Virgil is one of these souls and serves as Dante’s guide. In the second circle, the monster Minos punished condemned souls. In the second circle, he learns that’s where adulterers are placed. Dante travels from the Third to sixth circles seeing gluttons and the wrathful. Not all of these sightings of punishment humbled Dante. When Dante is in the Fifth circle, he sees an old enemy being tortured and it brings joy to his heart. As Dante descends through all the levels of Hell, the lesson he gains, and that’s learnt by the reader, is the measure of sin.
By the end, when he’s in front of the devil looking at the greatest sinners of them all, the betrayers, Dante has a better understanding of the value of his actions outside Hell.
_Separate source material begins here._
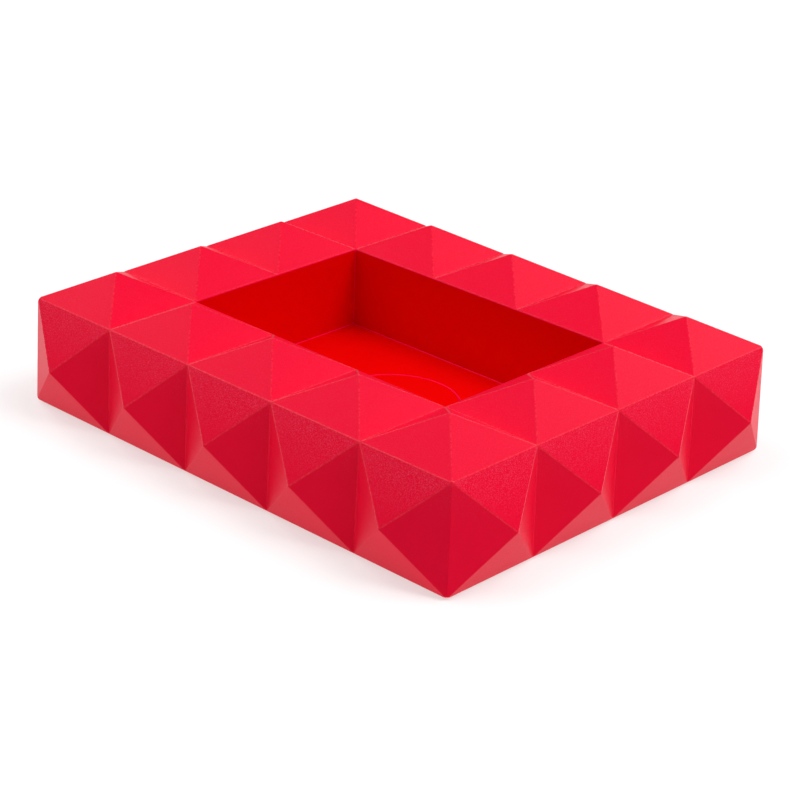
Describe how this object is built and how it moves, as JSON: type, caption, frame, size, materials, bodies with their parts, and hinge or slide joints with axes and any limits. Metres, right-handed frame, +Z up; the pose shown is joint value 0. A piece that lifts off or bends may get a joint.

As Satan chews on the bodies of Brutus, Cassius and Judas, Dante experiences the epitome of the consequences to immorality. This message of virtue that Dante takes with him differs a little from knowledge Aeneas takes with him. Aeneas is confronted more with proof of the prophecy that he will establish Rome, than anything else. The Underworld of Aeneas’ journey doe graze on some ideals of Christian ethic.
But considering that Virgil wrote his poem before Christianity existed, it’s surprising there is as much sin and punishment in the story as there is. Though, it does establish Virgil as some what of a Christian profit; because the reader is never given a good understanding to why most people are condemned to Virgil’s hell, it lacks morale reasoning. The journey ends up being more a complement to the rest of Aeneas’ journey outside of Hell. In closing, the two underworld journeys both have morals. One is a moral of epic prophecy, the other is of moral value. Aeneas is an epic hero, and a Dante is a poet who endures trials of epic proportions.